Christophe Barraud, the chief economist at Market Securities Monaco with a winning track record for accurate economic outlooks, has a base case for 2025's consumer price index averaging 2.7%, above the consensus of 2.6%, with the risk that it actually ends up higher. Christian Chan, the chief investment officer at AssetMark, says if pro-inflation policies were enacted in full force, that forecast could be higher at around 3.5%.

Layers of inflation

For now, Trump's seemingly pro-growth policies mean optimism, especially among smaller domestic companies that would benefit most. The outcome could result in increased hiring and an uptick in labor demand. It's good news for those looking for a job, but it also comes at a time when immigration restrictions are expected to tighten labor supply further.

December's already strong labor readings suggest there's not much wiggle room before upsetting the balance of supply and demand. The unemployment rate ticked down to 4.1% from 4.2% the previous month, while 256,000 jobs were added. The combination could cause even further upward pressure on wage growth, Barraud said.

In the shorter term, Barraud points to a few transitory factors that may give CPI an additional bump up. They include the California wildfires and hurricanes that could increase rebuilding costs and homeowners and auto insurance premiums.

Then, there are tariffs, which add a layer of complication. Consumers are likely to pick up the bill on imports as a form of consumption tax. Goldman Sachs forecasts tariffs will lead to a one-time 0.3% boost to inflation, a number that's not enough to take rate cuts off the table but could spook FOMC participants from making them. Economic uncertainty combined with a desire to avoid taking the blame for inflation's return may cause the central bank to refrain from further cuts in a wait-and-see approach, said Goldman Chief Economist Jan Hatzius in a recent note. The investment bank maintains expectations of two 25-basis-point cuts in June and December.

But Barraud believes rate cuts could be off the table entirely this year mainly because domestic growth is strong and will likely stay that way. His forecast for US GDP 2025 is 2.3%, above the consensus of 2.2%. While he is inclined to increase it, he's waiting for further details about Washington's policy changes and whether consumer spending remains robust.

Chan says further economic growth is also showing on the manufacturing front. December's new orders for the Purchasing Managers' Index rose into positive territory for the second month at 52.5%, an early indicator that the overall PMI, which sat at 49.3%, could rise above 50, the threshold for expansion.

Other areas, like consumer spending and household net worth, are also up, suggesting that the consumer is in pretty good shape, which supports stickier inflation, Chan said. Finally, rents remain high as more would-be homeowners turn to short-term solutions amid elevated mortgage rates, he added.

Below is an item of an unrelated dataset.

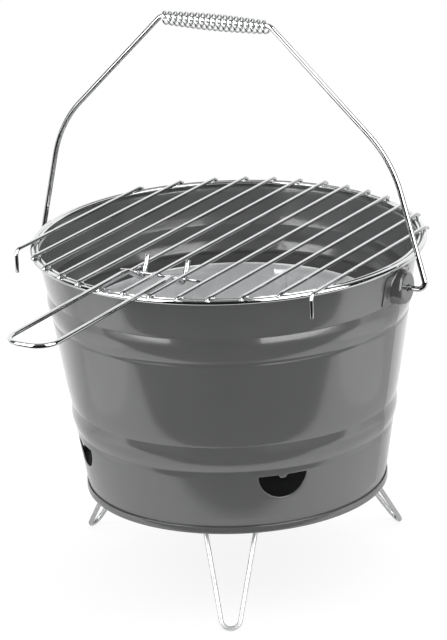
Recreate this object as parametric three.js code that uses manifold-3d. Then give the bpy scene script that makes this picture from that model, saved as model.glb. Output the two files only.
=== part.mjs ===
// Portable tabletop charcoal grill: a tapered sheet bucket on three folding wire legs, with a lift-off
// wire grate, the wire lifter that slides along its bars, a charcoal pan, and a swinging bail with a
// coiled grip. Millimetres, +Z up. The X axis runs through the bail's pivots, and the origin is the
// centre of the bottom panel's flat underside.
import * as THREE from "three";
import { mergeVertices } from "three/addons/utils/BufferGeometryUtils.js";
import Module from "manifold-3d";

const wasm = await Module();
wasm.setup();

// Clearances
const SEAT_GAP = 0.3; // between pieces that rest on or are fixed to each other
const PIVOT_GAP = 0.35; // round a wire that turns in a hole

// Facets
const ROUND_STEPS = 56; // round the bucket, the ring and the pan
const ROLL_STEPS = 8;
const CUP_STEPS = 20; // round an ear's cup
const SMALL_STEPS = 8; // round a rivet or an air hole
const BORE_STEPS = 16; // round a hole that a wire turns in
const VENT_STEPS = 14; // round a vent's half-moon
const CORNER_STEPS = 3; // round a corner of sheet metal
const CURL_STEPS = 4; // round a bar's curled end
const SADDLE_STEPS = 6;
const TIP_STEPS = 8; // round a leg's tip
const WIRE_SIDES = 8;
const BEND_STEP = 24; // degrees of bend per facet of a wire

// Bucket
const RIM_RADIUS = 130; // outside of the rolled rim
const RIM_HEIGHT = 164; // centre of the roll above the underside of the bottom panel
const ROLL_RADIUS = 2.4;
const ROLL_SWEEP = 290; // degrees of curl in the rolled rim
const SHEET = 0.8;
const NECK_STEP = 0.4; // from the wall's outside to the inner side of the roll
const NECK_HEIGHT = 6; // the wall starts to flare this far below the roll's centre
const FOOT_RADIUS = 99.4; // outside of the upright edge that the bottom panel hooks round
const FOOT_FLARE = 0.9; // the wall widens by this up to where its taper starts
const LOW_HEIGHT = 8;
const CHIME_TOP = 2.5;
const CHIME_DEPTH = 3; // the chime stands this far below the panel's underside
const BEND_CUT = 0.3; // bevel at the folds of the chime
const BAND_RISE = 0.9; // the pressed bands stand out by this
const BAND_HEIGHT = 19.5;
const LOWER_BAND_TOP = 62;
const UPPER_BAND_DROP = 25.2; // from the roll's centre to the top of the upper band
const UPPER_SHOULDER = 7; // sloping height at the top of a band
const LOWER_SHOULDER = 3.4;

// Vents
const VENT_ANGLES = [45, 135, -135, -45];
const VENT_DROP = 4.8; // from the lower band to the flat edge
const VENT_RADIUS = 16.1;
const VENT_NUB_WIDTH = 7.4;
const VENT_NUB_TIP = 4;
const VENT_NUB_DROP = 2.8;

// Ears
const PIVOT_DROP = 16.5; // from the roll's centre to the bail's pivots
const EAR_RADIUS = 11.2;
const EAR_DRAFT = 0.5;
const EAR_DEPTH = 7.7; // the cup's face stands this far out of the wall
const EAR_EDGE = 2.6;
const EAR_SHEET = 1;
const FLANGE_WIDTH = 31;
const FLANGE_HEIGHT = 17.2;
const FLANGE_CORNER = 3.5;

// Bail and grip
const BAIL_WIRE = 3.6;
const BAIL_STUB = 2; // the hooked end stops this far from the wall
const BAIL_STAND = 13.4; // from the ear's face to the wire's middle at the pivots, before the bend
const BAIL_LEAN = 21.9; // how far a leg leans in up to where it would meet the shoulder
const BAIL_SHOULDER_HEIGHT = 83.9;
const BAIL_CORNER_ROOM = 0.9; // from the grip's end to where the shoulder would meet the top
const BAIL_HEIGHT = 164; // top of the bail above its pivots
const BAIL_FOOT_BEND = 5;
const BAIL_SHOULDER_BEND = 80;
const BAIL_CORNER_BEND = 6;
const BAIL_BEND_STEP = 9; // degrees, as its bends are long
const GRIP_LENGTH = 74;
const GRIP_CURLS = 19;
const GRIP_WIRE = 1.4;
const GRIP_END_RADIUS = 3.95; // of the wire's centre line
const GRIP_MIDDLE_RADIUS = 5.1;
const GRIP_STEPS = 8; // per curl
const GRIP_SIDES = 5;
const GRIP_LEAST_GAP = 0.4;

// Grate
const GRATE_TURN = 87.44; // degrees from the pivots' axis to the bars
const BAR_WIRE = 2.5;
const BAR_COUNT = 13;
const BAR_EDGE = 13.44; // from the ring's wire to the outermost bar
const BAR_CURL = 60; // degrees that a bar's end bends down round the roll
const RING_WIRE = 2.8;
const RING_PLAY = 0.2; // between the ring and the roll round it
const HOOK_DROP = 15.6;
const HOOK_BEND = 4;
const FRONT_HOOK_RUN = 20; // the two outer bars run on past the roll's middle by this
const BACK_HOOK_RUN = 5.2; // and the middle bar by this

// Lifter
const LIFTER_WIRE = 3.2;
const LIFTER_FURROW = 2.06; // the legs lie this far inside the middles of the two bars under them
const LIFTER_DIP_PLAY = 0.1; // more than the clearance, where the legs pass down between those bars
const LIFTER_REACH = 113.4; // from the roll's middle to the outside of the loop
const LIFTER_CORNER = 13;
const LIFTER_SLOPE = 0.0118; // fall of the legs towards the loop
const LIFTER_DIP_START = 29.6; // inwards from the roll's middle
const LIFTER_TOE = 8; // the legs close in over this length before the dip
const LIFTER_DIP_RUN = 16.5;
const LIFTER_DIP_DROP = 10.3;
const LIFTER_DIP_BEND = 4;
const LIFTER_TIP_RUN = 7.5;
const LIFTER_TIP_RISE = 4; // the turned-up ends stand this far above the legs
const CROSS_WIRE = 2.2;
const CROSS_LENGTH = 60;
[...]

Below is a chart from Morningstar that reflects projected personal consumption expenditures (PCE), a measure of household spending on goods and services. It shows expectations of housing costs sharply dropping along with food and energy costs. Morningstar projects an average inflation rate of 1.9% over 2025-28, adding 0.2% for the impact of additional tariffs, noting that full implementation of tariffs would result in another increase of 1%-2%.

8 ways investors can play a possible Trump-driven inflation shock that deprives the market of rate cuts

How to invest

Investors looking for some balance and safety should consider industrials , materials , and energy stocks , all of which should hold up if inflation returns, Chan said. In 2022, these sectors outperformed the broad market amid the inflation spike, he added. Exchange-traded funds that track these sectors include the Vanguard Industrials , Materials Select Sector SPDR Fund , and Energy Select Sector SPDR Fund .

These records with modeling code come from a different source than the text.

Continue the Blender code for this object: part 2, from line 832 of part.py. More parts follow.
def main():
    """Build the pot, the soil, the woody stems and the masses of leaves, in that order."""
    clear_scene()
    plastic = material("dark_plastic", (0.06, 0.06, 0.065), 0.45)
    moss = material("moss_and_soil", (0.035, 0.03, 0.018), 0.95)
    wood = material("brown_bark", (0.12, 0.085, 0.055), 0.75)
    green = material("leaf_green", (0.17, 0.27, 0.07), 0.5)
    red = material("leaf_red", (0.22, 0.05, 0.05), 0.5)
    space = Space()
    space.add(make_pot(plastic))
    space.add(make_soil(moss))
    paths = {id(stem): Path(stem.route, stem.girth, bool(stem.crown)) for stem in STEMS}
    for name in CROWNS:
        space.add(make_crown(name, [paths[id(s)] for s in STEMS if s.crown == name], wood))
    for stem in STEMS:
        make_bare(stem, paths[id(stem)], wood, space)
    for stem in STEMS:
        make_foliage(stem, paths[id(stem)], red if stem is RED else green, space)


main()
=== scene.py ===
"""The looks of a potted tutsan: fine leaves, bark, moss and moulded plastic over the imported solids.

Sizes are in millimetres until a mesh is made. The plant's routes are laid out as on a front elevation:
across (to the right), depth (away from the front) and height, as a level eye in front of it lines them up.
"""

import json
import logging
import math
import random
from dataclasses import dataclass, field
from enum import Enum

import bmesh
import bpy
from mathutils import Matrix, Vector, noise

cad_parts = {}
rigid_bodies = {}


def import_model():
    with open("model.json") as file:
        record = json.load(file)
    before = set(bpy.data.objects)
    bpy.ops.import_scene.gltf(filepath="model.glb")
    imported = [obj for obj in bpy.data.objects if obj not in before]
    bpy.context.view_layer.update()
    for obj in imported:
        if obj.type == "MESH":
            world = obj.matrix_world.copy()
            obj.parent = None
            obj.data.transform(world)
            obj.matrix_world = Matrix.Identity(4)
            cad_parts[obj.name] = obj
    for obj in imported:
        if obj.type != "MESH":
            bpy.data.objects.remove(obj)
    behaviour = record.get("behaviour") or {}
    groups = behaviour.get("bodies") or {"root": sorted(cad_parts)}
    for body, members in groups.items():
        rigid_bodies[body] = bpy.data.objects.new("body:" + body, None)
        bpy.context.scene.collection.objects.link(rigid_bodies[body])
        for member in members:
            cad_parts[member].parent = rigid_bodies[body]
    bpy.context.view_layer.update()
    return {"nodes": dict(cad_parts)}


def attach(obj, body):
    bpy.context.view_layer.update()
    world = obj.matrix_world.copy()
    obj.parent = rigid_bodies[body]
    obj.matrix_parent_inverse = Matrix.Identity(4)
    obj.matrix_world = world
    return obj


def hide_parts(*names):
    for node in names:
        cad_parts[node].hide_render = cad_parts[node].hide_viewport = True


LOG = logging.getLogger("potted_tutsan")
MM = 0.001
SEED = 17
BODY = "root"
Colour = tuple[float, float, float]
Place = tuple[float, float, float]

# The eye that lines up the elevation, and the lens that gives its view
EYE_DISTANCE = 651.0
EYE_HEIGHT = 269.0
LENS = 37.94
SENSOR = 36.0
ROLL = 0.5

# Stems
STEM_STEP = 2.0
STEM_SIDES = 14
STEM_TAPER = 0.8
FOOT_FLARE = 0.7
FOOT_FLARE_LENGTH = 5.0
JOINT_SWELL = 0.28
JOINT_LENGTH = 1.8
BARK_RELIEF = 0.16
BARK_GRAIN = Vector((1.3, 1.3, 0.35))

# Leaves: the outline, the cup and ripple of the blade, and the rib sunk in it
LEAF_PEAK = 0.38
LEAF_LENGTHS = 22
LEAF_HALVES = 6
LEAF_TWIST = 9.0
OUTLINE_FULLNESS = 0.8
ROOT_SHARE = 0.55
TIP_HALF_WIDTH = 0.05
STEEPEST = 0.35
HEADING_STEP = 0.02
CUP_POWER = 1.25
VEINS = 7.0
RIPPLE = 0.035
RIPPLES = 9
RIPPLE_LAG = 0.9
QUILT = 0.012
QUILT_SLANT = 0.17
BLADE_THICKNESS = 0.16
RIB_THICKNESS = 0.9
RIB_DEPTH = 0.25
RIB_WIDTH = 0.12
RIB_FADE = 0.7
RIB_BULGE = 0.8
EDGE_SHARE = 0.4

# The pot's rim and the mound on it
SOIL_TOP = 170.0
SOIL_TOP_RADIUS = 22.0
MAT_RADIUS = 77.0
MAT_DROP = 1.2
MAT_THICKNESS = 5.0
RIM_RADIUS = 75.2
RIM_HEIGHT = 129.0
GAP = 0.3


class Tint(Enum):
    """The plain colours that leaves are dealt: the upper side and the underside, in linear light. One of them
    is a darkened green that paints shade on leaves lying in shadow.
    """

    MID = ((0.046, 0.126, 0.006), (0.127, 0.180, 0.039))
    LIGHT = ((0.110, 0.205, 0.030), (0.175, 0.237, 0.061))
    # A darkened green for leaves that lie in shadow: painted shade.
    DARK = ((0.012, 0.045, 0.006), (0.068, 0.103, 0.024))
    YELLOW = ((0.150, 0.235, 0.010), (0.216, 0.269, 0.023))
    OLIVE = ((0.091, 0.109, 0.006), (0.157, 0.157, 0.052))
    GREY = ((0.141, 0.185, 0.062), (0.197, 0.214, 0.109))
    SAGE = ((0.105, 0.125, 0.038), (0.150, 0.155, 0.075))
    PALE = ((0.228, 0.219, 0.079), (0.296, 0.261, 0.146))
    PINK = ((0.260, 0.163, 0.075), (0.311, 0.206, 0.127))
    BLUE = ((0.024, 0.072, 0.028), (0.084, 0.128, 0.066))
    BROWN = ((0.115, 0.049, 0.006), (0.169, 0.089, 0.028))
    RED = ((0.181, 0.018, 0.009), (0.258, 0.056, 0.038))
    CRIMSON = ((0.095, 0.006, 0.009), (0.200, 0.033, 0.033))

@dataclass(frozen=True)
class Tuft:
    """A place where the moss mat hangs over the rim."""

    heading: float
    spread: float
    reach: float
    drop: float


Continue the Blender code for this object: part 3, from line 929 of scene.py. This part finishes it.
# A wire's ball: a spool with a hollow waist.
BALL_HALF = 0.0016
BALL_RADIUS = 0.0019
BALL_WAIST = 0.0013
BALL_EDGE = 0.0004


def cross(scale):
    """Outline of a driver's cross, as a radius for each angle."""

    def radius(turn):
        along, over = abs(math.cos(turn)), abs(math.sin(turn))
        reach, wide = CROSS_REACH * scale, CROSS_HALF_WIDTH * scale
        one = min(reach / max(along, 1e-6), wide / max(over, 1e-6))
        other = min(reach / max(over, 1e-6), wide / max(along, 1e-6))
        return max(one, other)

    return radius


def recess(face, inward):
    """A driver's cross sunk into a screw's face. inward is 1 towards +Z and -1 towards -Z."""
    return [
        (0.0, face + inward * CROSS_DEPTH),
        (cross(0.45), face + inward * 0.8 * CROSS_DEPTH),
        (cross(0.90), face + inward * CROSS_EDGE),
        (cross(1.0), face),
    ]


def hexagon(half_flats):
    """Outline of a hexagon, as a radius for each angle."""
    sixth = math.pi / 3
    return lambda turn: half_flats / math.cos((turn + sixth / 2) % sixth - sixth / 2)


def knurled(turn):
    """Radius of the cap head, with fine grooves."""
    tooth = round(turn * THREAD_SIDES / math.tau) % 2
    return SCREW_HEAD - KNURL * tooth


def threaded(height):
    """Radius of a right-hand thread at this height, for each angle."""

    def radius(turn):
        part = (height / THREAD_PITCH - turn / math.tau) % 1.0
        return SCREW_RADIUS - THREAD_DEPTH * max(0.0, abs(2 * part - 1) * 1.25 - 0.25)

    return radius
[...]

He also suggests balancing Big Tech with cyclical growth stocks because the latter are cheaper and have lower earnings expectations baked into their prices. And in general, they are less interest-rate sensitive relative to high-growth stocks. In the event inflation pushes rates higher, they should hold up better than their higher-P/E tech peers, Chan said.

He further recommends a barbell strategy in the fixed-income portion of the portfolio: a combination of bonds at opposite ends of the risk spectrum with short-duration Treasuries and high-yield bonds. Keep in mind that high-yield bonds can be much more volatile than Treasuries in the short term, he said.

Since late last year, Goldman Sachs strategists have recommended owning real, cash-flowing growth assets such as real estate and infrastructure (including the utilities and telecom sectors) because these historically perform well when inflation starts to reheat.

" Commodities performed best in periods of high and rising inflation, providing an imminent hedge — in part this is due to their direct link to inflation but also as they are less driven by expectations," added a team including Guillaume Jaisson in a recent note.